QnD: ARAMS – Integration with a risk model for exploring ecosystem effects
ARAMS, an adaptable risk assessment modeling system was developed by the US Army Corps of Engineers to provide tools to perform human and ecologically based risk/hazard assessments. The objective of ARAMS was to provide a platform from which a variety of risk assessments can be performed, allowing users to visualize an assessment from source through multiple environmental media (groundwater, surface water, air, and land) to sensitive receptors of concern (e.g., humans and ecological endpoints).
The integration of the QnD model with risk assessment models was explored. The ARAMS model provides some of the inputs to QnD’s engine components such as the input time series, data values, and dose-response relationships. The QnD system expands the single contaminant-to-fish pathway simulated by the ARAMS model by providing a spatial area for multiple populations and additional simulated items that provides greater detail in fish responses to contaminant concentrations.
This ARAMS example calculates the percentage of time that an aquatic species is exposed to 1) acceptable impacts, 2) unacceptable impacts with less than 50 percent physiological effects, and 3) unacceptable impacts with equal to or greater than 50 percent physiological effects. The output also summarizes the probability of equaling or exceeding a concentration based on exposure duration.
QnD: HAAF – A Screening-Level Model Design for Integrating Physical, Chemical and Biological Processes that Drive Mercury and Methylmercury Cycling
Stakeholders involved in wetland restoration activities on the former Hamilton Army Air Field (HAAF), located near San Francisco, California (USA), aimed at restoring San Pablo Bay wetland habitat, while minimizing conditions for methylmercury production and its subsequent trophic transfer to San Francisco Bay fisheries.
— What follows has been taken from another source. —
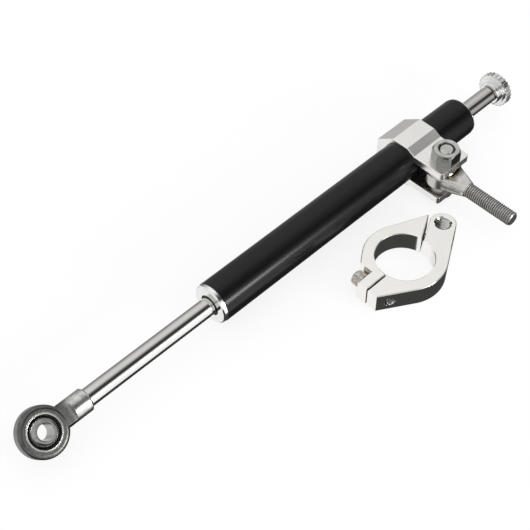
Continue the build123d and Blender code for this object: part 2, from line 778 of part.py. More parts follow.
def fork_screws():
    """The two socket screws that close the fork clamp."""
    screws = []
    for seat, way, length in fork_screw_frames():
        screw = turned_z([(0, -length), (fork_screw_radius - fork_screw_edge, -length),
                          (fork_screw_radius, -length + fork_screw_edge), (fork_screw_radius, 0),
                          (fork_screw_head_radius, 0),
                          (fork_screw_head_radius, fork_screw_head_length - fork_screw_edge),
                          (fork_screw_head_radius - fork_screw_edge, fork_screw_head_length),
                          (0, fork_screw_head_length)])
        socket = Pos(0, 0, fork_screw_head_length - fork_socket_depth) * hex_prism(
            fork_socket_flats, fork_socket_depth + overrun)
        back = Vector(*way) * -1
        base = Vector(*seat) + back * fork_screw_lift
        screws.append(at_fork(Plane(base, z_dir=back).location * (screw - socket)))
    return Compound(children=screws)


def all_parts():
    """Every node of the model by name."""
    front = Gland(tube_start - gland_front_lip, gland_front_lip, 1)
    rear = Gland(gland_end, gland_rear_lip, -1)
    parts = {"outer_tube": outer_tube()}
    for name, gland in (("front", front), ("rear", rear)):
        parts[name + "_gland"] = gland.body()
        parts[name + "_wiper"] = gland.wiper()
        parts[name + "_rod_seal"] = gland.seal()
        parts[name + "_rod_bush"] = gland.bush()
        parts[name + "_gland_o_ring"] = gland.o_ring()
    for make in (piston, piston_ring, piston_clips, piston_rod, adjuster_spindle, spindle_o_ring,
                 adjuster_knob, knob_screw, detent_ball, detent_spring, rod_end_body, eye_race, eye_liner,
                 eye_ball, clamp_bracket, pinch_bolt, pinch_nut, link_washers, link_ball, link_race,
                 link_body, fork_plain_half, fork_eye_half, fork_screws):
        parts[make.__name__] = make()
    return parts


os.makedirs("parts", exist_ok=True)
for node, shape in all_parts().items():
    export_step(shape, "parts/" + node + ".step")
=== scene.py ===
"""Looks of a motorcycle steering damper: finishes, real threads, knurls and studio light.

Everything is in metres in the part's own frame: X runs along the damper from the eye to the
adjuster, Z is up, and the bracket's ears and the threaded link point to -Y. The origin is the
centre of the eye's ball.
"""
import logging
import math
from collections.abc import Callable, Sequence
from dataclasses import dataclass, replace
from enum import Enum

import bmesh
import bpy
from mathutils import Matrix, Vector


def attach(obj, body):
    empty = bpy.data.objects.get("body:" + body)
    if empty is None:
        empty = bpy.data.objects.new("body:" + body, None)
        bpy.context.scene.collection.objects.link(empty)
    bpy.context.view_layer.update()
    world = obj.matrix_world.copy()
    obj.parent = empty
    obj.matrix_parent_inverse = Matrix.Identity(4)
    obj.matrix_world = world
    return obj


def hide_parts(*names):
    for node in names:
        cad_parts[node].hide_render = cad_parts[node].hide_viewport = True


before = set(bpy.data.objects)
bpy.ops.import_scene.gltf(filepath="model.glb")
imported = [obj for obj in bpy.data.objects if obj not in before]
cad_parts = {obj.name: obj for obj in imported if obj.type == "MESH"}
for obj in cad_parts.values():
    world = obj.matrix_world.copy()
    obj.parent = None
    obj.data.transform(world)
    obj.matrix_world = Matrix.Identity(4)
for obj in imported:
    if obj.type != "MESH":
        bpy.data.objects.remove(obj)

LOG = logging.getLogger("steering_damper")
MM = 0.001
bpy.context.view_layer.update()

Triple = tuple[float, float, float]
Stop = tuple[float, float]
Radius = Callable[[float], float]

# Looks: the painted shade in a groove and how soon it starts, how true and softened normals agree on a
# face and on an edge, the part of the fine noise that scuffs edges and how much it scuffs, the span of
# the noise in use, the grain's weight in roughness and in height, and the fine noise's grains for one of
# the grain.
PAINTED_SHADE_COLOUR = (0.03, 0.03, 0.028)
PAINTED_SHADE_RISE = 0.1 * MM
EDGE_FACING = (0.995, 0.9)
SCUFF_SPAN = (0.3, 0.6)
SCUFF_SHARES = (0.25, 0.9)
NOISE_SPAN = (0.3, 0.7)
GRAIN_IN_GLOSS = 0.6
GRAIN_IN_HEIGHT = 0.75
FINE_GRAINS = 2.5

# Meshes: points closer than the gap are one, faces under the area go, steps round the race's lip.
WELD_GAP = 0.002 * MM
SEAM_GAP = 0.001 * MM
SLIVER_AREA = 1e-13
ROUND_STEPS = 10

# Threads: where the crest ends and the groove's floor lies in a pitch, and the crest kept free of painted
# shade.
CREST_END = 0.13
FLOOR_START = 0.44
FLOOR_END = 0.68
THREAD_MARGIN = 0.1 * MM


class Grain(Enum):
    """Way in which the fine marks of a surface run."""

    TURNED = "rings round an axis, as a lathe leaves"
    DRAWN = "streaks along an axis"
    EVEN = "the same in every direction"


@dataclass(frozen=True)
class PaintedShade:
    """Ring-shaped zone round an axis where shade is painted into the colour, as in a thread's grooves.

    Attributes:
        floor: Radius at which the shade is full.
        top: Radius at which it ends.
        inner: Radius inside which there is none.
        shade: Share of the colour that it takes away at its floor.
    """

    floor: float
    top: float
    inner: float = 0.0
    shade: float = 0.9


@dataclass(frozen=True)
class Lay:
    """Axis that the marks of a finish follow.

    Attributes:
        grain: The way in which the marks run.
        centre: A point on the axis, in metres.
        axis: The direction of the axis.
        grooves: Zones of painted shade, such as a thread's or a knurl's.
    """

    grain: Grain = Grain.EVEN
    centre: Triple = (0.0, 0.0, 0.0)
    axis: Triple = (1.0, 0.0, 0.0)
    grooves: tuple[PaintedShade, ...] = ()

    def turn(self) -> Matrix:
        """Rotation that brings the axis onto Z."""
        return Vector(self.axis).normalized().rotation_difference(Vector((0, 0, 1))).to_matrix()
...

However, sufficiently detailed information on environmental mercury levels at HAAF are lacking, as well as a mechanistic understanding of the factors that control these levels and the means to use this information in ecosystem models supporting environmental management decisions.
The purpose of the QnD application to the HAAF site (QnD:HAAF) was to integrate the field and laboratory data and facilitate the use of these data as a basis for screening-level predictions for (1) other coastal wetland sites, and (2) “scaling up” for landscape-scale simulations. QnD: HAAF was applied in an iterative, interactive manner to identify critical abiotic and biotic drivers of salt marsh mercury and methylmercury cycling and guide subsequent work on HAAF and San Francisco Bay salt marshes. As further learning occurs from subsequent studies, those ecosystem drivers that are shown to be important can be explored and subsequently expanded, those judged less important can be discarded. While these major structural changes would require substantial code rewriting of other models, these changes are made rapidly in QnD. QnD achieves modeling nimbleness by keeping compartments, processes and interactions conceptually simple. Thus, the QnD: HAAF system can serve as a capstone for integrating monitoring results into a more management-focused model.
The initial version of QnD: HAAF was focused on exploring consensus technical questions formulated at the past stakeholder-derived questions including:
1. What are the present levels of MeHg in San Francisco Bay wetlands with respect to biota and sub-habitats, and location within the Bay?
2. What are the rates of MeHg production?
3. What factors control MeHg production? Can these be managed?
4. Are some wetlands larger mercury exporters than others?
5. Can we model/predict the effects of wetland restoration on MeHg production and export?